Holy Saturday 2015
St. Margaret’s Chapel, Duxbury
Holy Saturday. Jesus’ body lies in the sealed tomb. Mary and the women wait with the disciples. It’s the sabbath; nothing can be done.
Nothing can be done. That is an extraordinarily difficult place to be.
Imagine them, gathered in small groups perhaps. Traumatized, grief-stricken, uncertain, angry, afraid. Those few who had summoned up the courage to go to Golgotha likely cannot shake the images burned into them during that time. Those who hid – that is, most of them - are guilt-ridden. And there is no escape, no distraction. It’s the sabbath. Time to be still. Time to wait and pray.
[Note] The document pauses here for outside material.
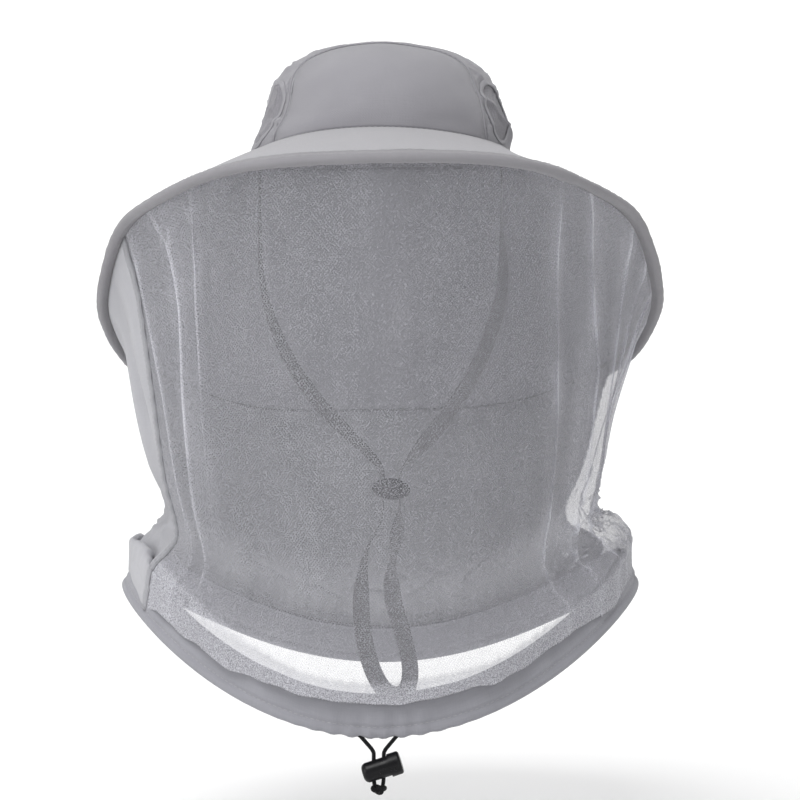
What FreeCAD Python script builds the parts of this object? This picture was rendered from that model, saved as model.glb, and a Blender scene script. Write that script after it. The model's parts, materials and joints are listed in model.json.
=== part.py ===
"""A sun-hat beekeeping veil: soft crown, wide drooping brim, net front, cloth neck cape,
drawcord hem with a cord lock, and a chin strap with a slider.

Millimetres. The origin is the centre of the head opening, in the plane where crown and brim
are sewn together. +Z is up, the face looks along -Y, and +X is the wearer's left.
"""
import FreeCAD, Part
import math
import os

V = FreeCAD.Vector

# Head opening and crown
OPENING_HALF_WIDTH = 79.7
OPENING_HALF_LENGTH = 98.0
CROWN_HEIGHT = 64.0
CROWN_FULLNESS = 2.3            # superellipse exponent of the crown's profile
CROWN_STEPS = 24                # points on the profile, less one
CROWN_CLOTH = 1.2
CROWN_FOOT = 2.7                # the crown's cut edge stands this far above the opening's plane
PANEL_GAP = 0.2
SEAM_LINE = [                   # Y and Z of the front seam, up the crown's side and over its top
    (-56.0, -6.0), (-62.0, 10.0), (-59.0, 27.0), (-51.0, 42.0), (-47.0, 56.0), (-45.0, 72.0),
]
SWEATBAND_HEIGHT = 26.0
SWEATBAND_THICKNESS = 1.5
SEAM_TAPE_WIDTH = 7.0
SEAM_TAPE_THICKNESS = 0.5

# Vents in the crown's middle strip
VENT_BACK = -38.0               # Y of a vent's centre
VENT_UP = 20.0
VENT_HALF_LENGTH = 17.0
VENT_HALF_HEIGHT = 15.0
VENT_LAP = 2.0                  # mesh hidden behind the hole's rim
VENT_MESH = 0.5
VENT_RIM_WIDTH = 2.4
VENT_RIM = 0.8

# Brim: rings are (half width, front reach, rear reach, front Z, side Z, rear Z, curve).
# A higher curve keeps the front and rear level further round before they slope to the sides.
BRIM_INNER = (79.3, 97.3, 97.3, 0.0, 0.0, 0.0, 4.4)
BRIM_EDGE = (175.0, 195.0, 175.0, -27.0, -99.0, -165.0, 4.4)
BRIM_BULGE = 3.0
BRIM_FOAM = 2.4
FOAM_START = 0.01               # the foam starts this share of the brim's width past the opening
BRIM_CLOTH = 0.7
LAYER_GAP = 0.1
BINDING_START = 0.97            # the binding lies along the brim's slope from here to the edge
BINDING_LEG = 6.0
BINDING_CLOTH = 0.7
BINDING_RADIUS = 2.6

# Veil: one ring for each level, from under the brim's edge to inside the hem casing
VEIL_LEVELS = [
    (167.0, 186.0, 167.5, -28.5, -98.5, -160.5, 4.4),
    (158.0, 178.0, 157.0, -95.0, -129.0, -190.0, 4.0),
    (149.0, 167.0, 145.0, -160.0, -160.0, -218.0, 3.4),
    (141.5, 156.0, 132.0, -220.0, -192.0, -243.0, 2.8),
    (134.0, 146.0, 121.0, -268.0, -218.0, -268.0, 2.3),
    (141.0, 139.0, 119.0, -292.0, -229.0, -286.0, 2.0),
    (154.0, 134.0, 120.0, -308.0, -237.0, -298.0, 2.0),
    (149.0, 129.0, 114.5, -316.0, -244.5, -304.5, 2.0),
    (150.0, 127.5, 114.5, -325.0, -253.5, -314.0, 2.0),
]
NET_CLOTH = 0.8
CAPE_CLOTH = 1.0
RIGHT_SEAM = -62.0              # degrees from the front, on the wearer's right (-X)
LEFT_SEAM = 115.0               # the same on the wearer's left: the veil is worn turned
SEAM_STRIP = 2.0                # degrees of the ring that a seam strip covers
SEAM_STRIP_CLOTH = 1.6
SEAM_STRIP_GAP = 0.15           # degrees

# Hem casing and drawcord
HEM_BOTTOM = (157.0, 126.0, 118.0, -342.0, -268.0, -330.0, 2.0)
HEM_TOP = (147.0, 128.0, 113.0, -318.0, -247.0, -307.0, 2.0)
HEM_HEIGHT = 24.0
HEM_CLOTH = 0.7
TUNNEL_RADIUS = 2.45            # to the middle of the casing's cloth
HEM_MOUTH = 1.25                # half the gap between the casing's two top edges
CORD_RADIUS = 1.2
CORD_STEP = 10.0                # degrees between the drawcord's points
CORD_LEAVES = 6.5               # degrees from the front where the drawcord turns out
CORD_TURNS_DOWN = 4.4           # degrees from the front where a leg leaves the tunnel
CORD_HOLE_RADIUS = 1.8

# Cord lock, knot and the drawcord's two free legs
LOCK_CENTRE = V(2.0, -127.5, -358.8)
LOCK_TILT = 18.0
LEG_X = (-2.6, 3.0)
LEG_CLOSING = 0.58              # share of the way in that a leg has come at its second bend
LEG_BEND = -345.0               # Z of the second bend
LEG_STRAIGHT = -349.5           # Z of the third bend, where a leg turns straight down
LEG_BOTTOM = -367.5
LOCK_CLEARANCE = 0.3
LOCK_RADIUS = 5.6
LOCK_LEFT = -11.2               # the closed, domed end, along the lock's axis
LOCK_RIGHT = 6.0
LOCK_DOME = 3.1                 # radius of the closed end's rounding
LOCK_BORE = 3.4
LOCK_BORE_END = -9.4
PLUNGER_STEM = 3.2
PLUNGER_LEFT = -7.5
PLUNGER_RIGHT = 11.2
PLUNGER_WALL_AT = 9.4
PLUNGER_TRAVEL = 1.6
DRUM_LEFT = 4.4
DRUM_RADIUS = 6.5
DRUM_BORE = 5.9
DRUM_ROUND = 1.6
SPRING_RADIUS = 4.5
SPRING_WIRE = 0.3
SPRING_TURNS = 1.5
SPRING_CORNERS = 8              # bends in one turn of the spring's wire
KNOT_HALF = V(5.0, 3.0, 3.2)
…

Some of them are planning what to do next. The women, at least, have something they can DO in the morning, before dawn. They can go to the tomb and anoint the body, one last gesture of love for one they loved so dearly – and who loved them even more. Some of the men are gathered, talking in low voices behind closed doors about what to do next. The unthinkable has happened. Their world has been shattered, their lives may be in danger, and they have no earthly idea what will happen in the days to come. They don’t understand it – and how could they?
Everything is up in the air. Nothing is certain.
And nothing can be done. Oh, little things... Somehow the women have gotten ahold of the ointments for burial. The men can curse at Judas, at the Temple authorities, at Pilate and the Romans. But Jesus is dead, and there is no changing that. Perhaps they remember the passage from Job:
For there is hope for a tree,
if it is cut down, that it will sprout again,
and that its shoots will not cease…
But mortals die, and are laid low;
humans expire, and where are they?
(Job 14:7, 10)
Two things are certain: death and taxes – and the Romans have both of those well in hand.
So there they sit, face to face with their grief and confusion. They know Jesus is not coming back, but slowly the memories of other times, still fresh, surface among those of yesterday. “Do you remember?” “Do you remember?” And, in this, a thread of courage and peace weaves its way through the quiet tumult of their day. They still don’t understand, their grief is still deep, and they still can do nothing. But slowly they are becoming strong enough to stay there. “Do you remember?”
Holy Saturday is a sabbath day for us, too - a day of repose, a day when we are asked to be still. To stay. To be fully present. It’s uncomfortable to be in a place where we can do nothing. Being, just being, rather than doing, goes against all our cultural training. Most of us have had no experience of true weekly sabbath trained into us from childhood as the disciples would have had.
We, of course, know the end of this story, and it’s a temptation to jump straight to Easter. But Holy Saturday has its own gift. When we stay with the disciples in their grief and uncertainty about the future, in their not-knowing, we begin to know more deeply the power of God to hold us. We begin to grow in trust. When we stay with the disciples, contemplating the sealed tomb, we receive the grace of courage to be – to be present instead of running away – to accept what is, even death itself. None of us knows what the future will bring any more than the disciples did that Saturday. But we are here, now, as we are, as it all is.
As the disciples must have done, we can say, “Do you remember?” We, too, have had our experiences of God – and we can share in the remembering of the community when our own memories and experience fall short. Together, even at times when we know little and can do nothing, we stay. We remember that God is with us, even when we don’t know where or how. And with the disciples that sabbath day, we can rest in that.
We who are here today have been given the gift of knowing that Holy Saturday isn’t the end of the story. And, as we know, that changes everything. Everything. But let’s not jump ahead just yet. Let’s take today to wait with Mary and the other disciples. Whatever the time brings, together we can stay with it.